Military, National

Top ISIS Commander Killed as Battle Continues in Mosul


Washington, DC–(ENEWSPF)–November 12, 2016

By Mark Sumner

TOPSHOT - A Kurdish girl wears her relative's assault rifle and ammunition belt as she waits at the  Iraqi Kurdish Shaqouli checkpoint, some 35 kilometres east of Mosul, on November 10, 2016. .Since the start of the Mosul offensive the Kurds have moved their border some 10 kms closer to Iraq's second city, marking it out with a line in the sand. / AFP / Odd ANDERSEN        (Photo credit should read ODD ANDERSEN/AFP/Getty Images)

A Kurdish girl at the Iraqi Kurdish Shaqouli checkpoint

Not every ISIS leader made it out of Mosul. On Friday, both Iraqi forces and ISIS confirmed the death of a high-ranking leader.

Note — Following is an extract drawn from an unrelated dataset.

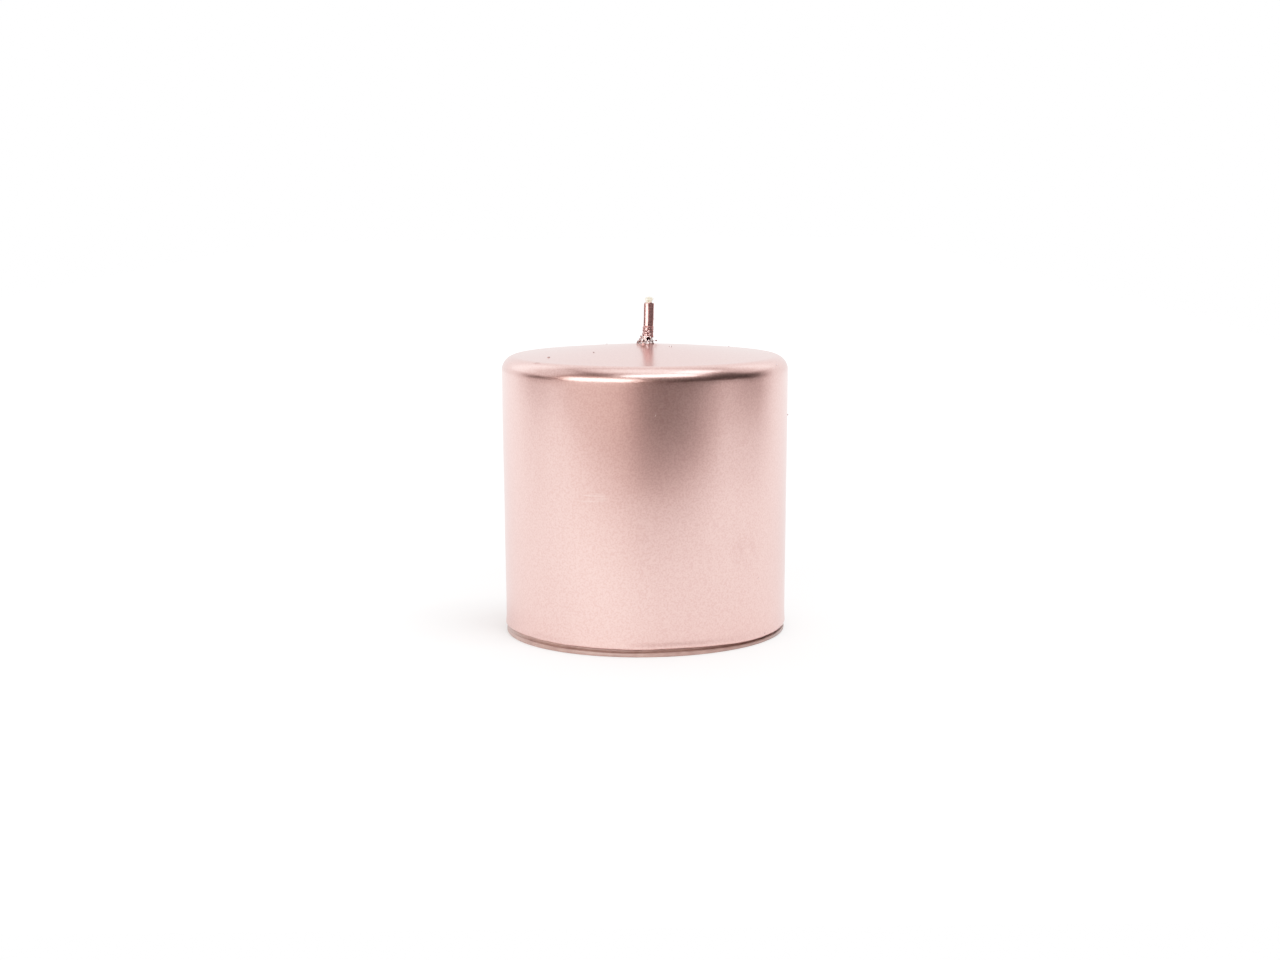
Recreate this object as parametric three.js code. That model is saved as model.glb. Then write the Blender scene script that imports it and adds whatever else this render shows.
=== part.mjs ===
// A squat pillar candle, dipped in rose-gold metallic lacquer, as its separate pieces.
// Millimetres, +Z up, the origin at the centre of the base, -Y the front.
import * as THREE from 'three';

// Driving dimensions
const TOP_RADIUS = 35; // the lacquered side, just under the shoulder
const LOW_RADIUS = 34.5; // the same side at its lower lip: the candle was drawn from a tapered mould
const SHOULDER_HEIGHT = 67.9;
const SHOULDER_RADIUS = 3.6;
const DOME_RISE = 2.5; // how far the top swells above the shoulder
const DOME_POWER = 1.3; // between a cone, 1, and a paraboloid, 2
const WICK_TIP_HEIGHT = 81.5;

// The layers, from the outside in, and the clearance between touching pieces
const CLEARANCE = 0.3;
const LACQUER_THICKNESS = 0.55;
const OVERDIP_THICKNESS = 1.2;
const OVERDIP_INSET = LACQUER_THICKNESS + CLEARANCE;
const CORE_INSET = OVERDIP_INSET + OVERDIP_THICKNESS + CLEARANCE;

// The foot, where the lacquer stops short of the table
const FOOT_RADIUS = 34.4;
const LIP_HEIGHT = 1.85; // mean height of the lacquer's lower lip
const LIP_BEAD = 0.12; // how far the drained bead stands out there
const LIP_BLEND_HEIGHT = 6; // above this the lip's waviness has died away
// Where the lip drained high or low: degrees round from the front, how far each way, how much higher
const LIP_RISES = [
  [-60, 25, 0.4],
  [-24, 12, 0.1],
  [14, 12, 0.15],
  [50, 22, -0.33],
  [150, 40, 0.3],
  [-130, 25, -0.2],
];

// The wick. It leaves the wax aslant to +X, straightens, and leans back a little, to +Y.
const WICK_RADIUS = 0.9;
const WICK_LEAN = 1.12;
const WICK_LEAN_FROM = 67.5;
const WICK_LEAN_REACH = 5; // the height in which the lean has mostly straightened
const WICK_SLANT = 0.18; // how far back it goes for each millimetre up
const WICK_SLANT_FROM = 70.4;
const BORE_SLACK = 0.6; // the drilled bore is a loose fit, so the wick may stand off its middle
const BORE_RADIUS = WICK_RADIUS + CLEARANCE + BORE_SLACK;

// The film of lacquered wax on the bare wick: a thick lower stretch, a step, then a thin one
const SLEEVE_CLEARANCE = 0.15;
const SLEEVE_RADIUS = 1.28;
const SLEEVE_LOW_RADIUS = 1.45;
const SLEEVE_FOOT_HEIGHT = 73;
const SLEEVE_STEP_HEIGHT = 74.7;
const SLEEVE_TOP_HEIGHT = 80.4;

// The crumbly bead of wax and lacquer round the wick's root
const BEAD_RADIUS = 2.7;
const BEAD_INNER_RADIUS = 1.3;
const BEAD_TOP_HEIGHT = 72.6;
const BEAD_LUMP = 0.22; // how far its lumps stand out
const BEAD_LUMPS_ROUND = 5;
const BEAD_LUMP_TWIST = 2; // radians for each millimetre up

// The pressed-steel wick clip and the wax that seals it into the base
const CLIP_RADIUS = 7.5;
const CLIP_BORE_RADIUS = WICK_RADIUS + CLEARANCE;
const CLIP_THICKNESS = 0.35;
const CLIP_NECK_RADIUS = 1.55;
const CLIP_NECK_TOP = 7.1;
const CLIP_CRIMP = 0.1;
const RECESS_RADIUS = 9;
const RECESS_DEPTH = 1.9;
const CLIP_HEIGHT = RECESS_DEPTH - CLEARANCE - CLIP_THICKNESS;
const SEAL_HEIGHT = 0.4;
const SEAL_LEDGE_RADIUS = 6;
const NECK_BORE_RADIUS = CLIP_NECK_RADIUS + CLEARANCE;

// Facets
const BODY_SEGMENTS = 56;
const SMALL_SEGMENTS = 32;
const ARC_STEPS = 5;
const DOME_STEPS = 4;
const WICK_SIDES = 12;
const WICK_STEPS = 40;
const WICK_LEAN_STEPS = 9;

const point = (radius, height) => new THREE.Vector2(radius, height);

function material(color, roughness, metalness) {
  return new THREE.MeshStandardMaterial({ color, roughness, metalness });
}

// Turns a profile of (radius, height) points about the +Z axis.
function turned(profile, segments) {
  return new THREE.LatheGeometry(profile, segments).rotateX(Math.PI / 2);
}

function closedProfile(points) {
  return [...points, points[0].clone()];
}

// Moves every vertex by what `shift(x, y, z)` returns.
function reshaped(geometry, shift) {
  const place = geometry.attributes.position;
  for (let i = 0; i < place.count; i += 1) {
    const [x, y, z] = [place.getX(i), place.getY(i), place.getZ(i)];
    const [dx, dy, dz] = shift(x, y, z);
    place.setXYZ(i, x + dx, y + dy, z + dz);
  }
  geometry.computeVertexNormals();
  return geometry;
}

function domeHeight(radius) {
  const edge = TOP_RADIUS - SHOULDER_RADIUS;
  return SHOULDER_HEIGHT + DOME_RISE * (1 - (radius / edge) ** DOME_POWER);
}

// The candle's own outline, `inset` inside the lacquer's outer face, from the side's foot up over
// the rounded shoulder and the dome to the wick's bore.
function bodyOutline(inset, footHeight) {
  const shoulderCentre = point(TOP_RADIUS - SHOULDER_RADIUS, SHOULDER_HEIGHT - SHOULDER_RADIUS);
  const outline = [
    point(LOW_RADIUS - inset, footHeight),
    point(LOW_RADIUS - inset, LIP_BLEND_HEIGHT),
  ];
  for (let step = 0; step <= ARC_STEPS; step += 1) {
    const angle = (step / ARC_STEPS) * (Math.PI / 2);
    const reach = SHOULDER_RADIUS - inset;
    outline.push(shoulderCentre.clone().add(point(reach * Math.cos(angle), reach * Math.sin(angle))));
  }
  for (let step = 1; step <= DOME_STEPS; step += 1) {
    const radius = THREE.MathUtils.lerp(shoulderCentre.x, BORE_RADIUS, step / DOME_STEPS);
    outline.push(point(radius, domeHeight(radius) - inset));
  }
  return outline;
}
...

Mahmoud Shukri al Nuaimi, a senior figure in the militant setup who also is known as “Sheikh Faris,” was killed in a coalition airstrike in western Mosul on Tuesday, the sources said.

al Nuaimi was one of around 1,200 ISIS fighters killed so far in the push to take one of the two cities remaining under ISIS control. Other ISIS leaders are attempting to flee.

In some neighborhoods, residents say, local ISIS commanders have started fleeing, leaving behind trained teenage ISIS combatants to fight Iraqi forces.

The Mosul residents CNN spoke with say they fear the teenage fighters as much, if not more, than other ISIS fighters because they have been brainwashed, have no fear and have a great amount of zealotry after being indoctrinated and trained for two years.

Though forces are continuing to move in and free residents from ISIS control, progress isn’t coming fast enough for some.

With the city encircled by forces from the Iraqi army in the south, Kurdish forces in the north, and a coalition of militia blocking roads to the west, it’s unclear that ISIS leaders can do more than hide. However, they can still cause terror and death.

As ISIS loses ground in Mosul, they have been executing men they accuse of spying for the Iraqi military.

Some witnesses say dozens of bodies are being left at junctions across the city — stark warnings to residents not to collaborate with the incoming Iraqi forces. They are not being removed as residents fear reprisals from ISIS militants.

Meanwhile, even in areas that have been liberated from ISIS, Mosul residents worry that the city’s once tolerant nature may have been lost forever.

But now that his town, an early target of the Iraqi security forces as they advance on Mosul itself, has been cleared of the Islamic State forces, it is not jubilation [Christian farmer Mosa Zachariah] feels, but fear of what awaits him if he tries to return. He wistfully talked about his city’s diversity as something completely unattainable now. “In that time, the Muslims and Christians were like brothers,” he said.

Shiites also used to call Mosul home, but many now fear to return after first the US invasion, then ISIS and now the battle to recapture the city, have torn friendships and created an environment where diversity isn’t seen as a virtue.

Before the Islamic State’s occupation began more than two years ago, Mosul was Iraq’s most diverse city. Its rich culture, stretching back to the ancient Assyrians, and reputation for tolerance made it a vital symbol of an Iraq that could at least aspire to being a unified and whole nation.

Now, as Mosul’s exiled civilians watch the battle for their city unfold, the only thing they seem to have in common is the belief that they once shared a special history that can never be reclaimed.

If Mosul is to really be “liberated,” officials are going to need to work at least as hard after the battle as during in order to return the city’s character.

Mosul is a truly ancient city. It adjoins the ruins of Nineveh and indigenous Assyrians who live there today still refer to the city by that name. It’s a fretwork of cultures and ideas built up over 5,000 years that has survived the rise and fall of empires—and it’s the place Jonah was supposed to go and cry “doom” before he resisted and ended up swallowed by a fish. There’s no doubt the city can be retaken from ISIS, it’s less clear that the city’s character will survive.